A high-sensitivity, fast-response and high-stability humidity sensor of curly flake Ti3C2Tx MXene prepared by electrolytic intercalation of NaOH solution

Abstract

Ti₃C₂T_x MXene has a high specific surface area and high conductivity, and can be used in the field of humidity sensing. By controlling the surface termination and microstructure of the material, it is expected to improve the humidity sensing performance of Ti₃C₂T_x MXene. In this paper, we report a method of electrolytic intercalation treatment of Ti₃C₂T_x MXene in NaOH solution. Theoretical and experimental results show that this method can remove the original F terminations from the surface of Ti₃C₂T_x MXene and form a large number of OH and O terminations. The partial oxidation of the surface and the replacement of terminations and the insertion of Na⁺ lead to the change of the Ti₃C₂T_x MXene layer morphology from flat to curly and significantly improve the hydrophilicity and resistance. The curly flake structure constructs a fast channel for the entry and exit of water molecules which improves the hydration/dehydration efficiency of the material; the enhanced hydrophilicity of the material sharply reduces the resistance of the material after moisture absorption, which significantly improves the responsiveness of Ti₃C₂T_x MXene to humidity.
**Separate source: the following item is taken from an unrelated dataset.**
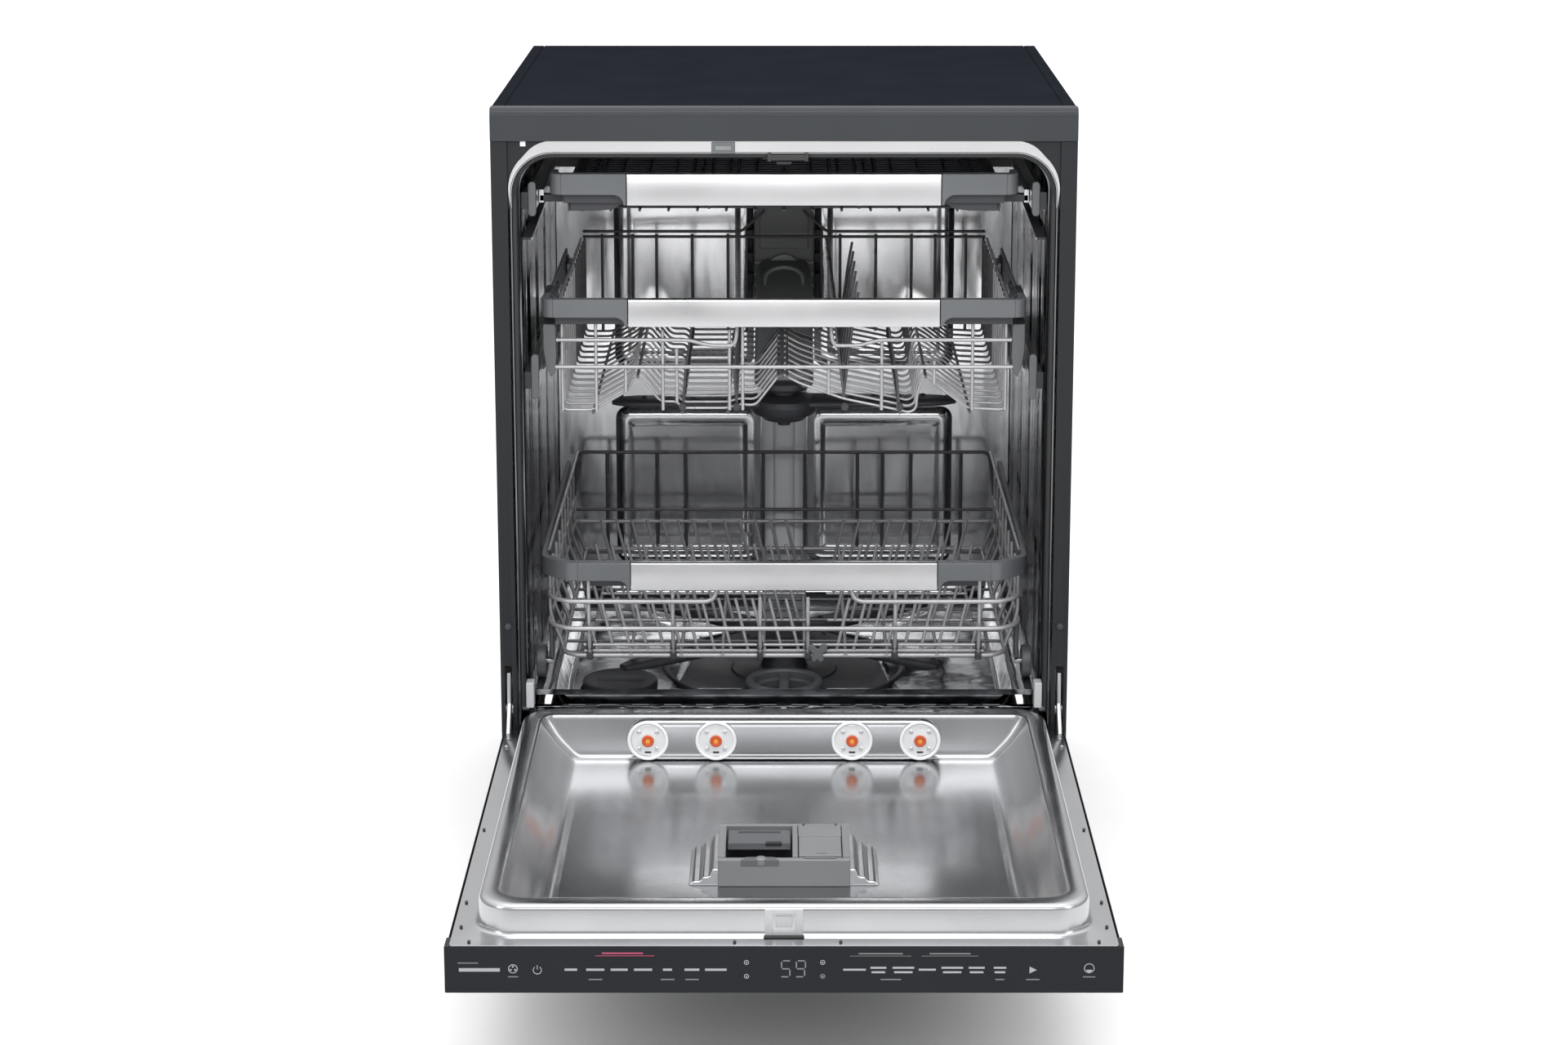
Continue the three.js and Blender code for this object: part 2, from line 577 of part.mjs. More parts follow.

The curly flake Ti₃C₂T_x MXene humidity sensor has an ultra-high sensitivity of S = 1.2 × 10⁵ (two orders of magnitude higher than that of the reported humidity sensor based on MXene), with a fast response rate (2 s), good repeatability and stability (4 weeks), and it can be used for the analysis of human respiration rate, and also for non-contact sensing detection of the human body and environmental humidity detection.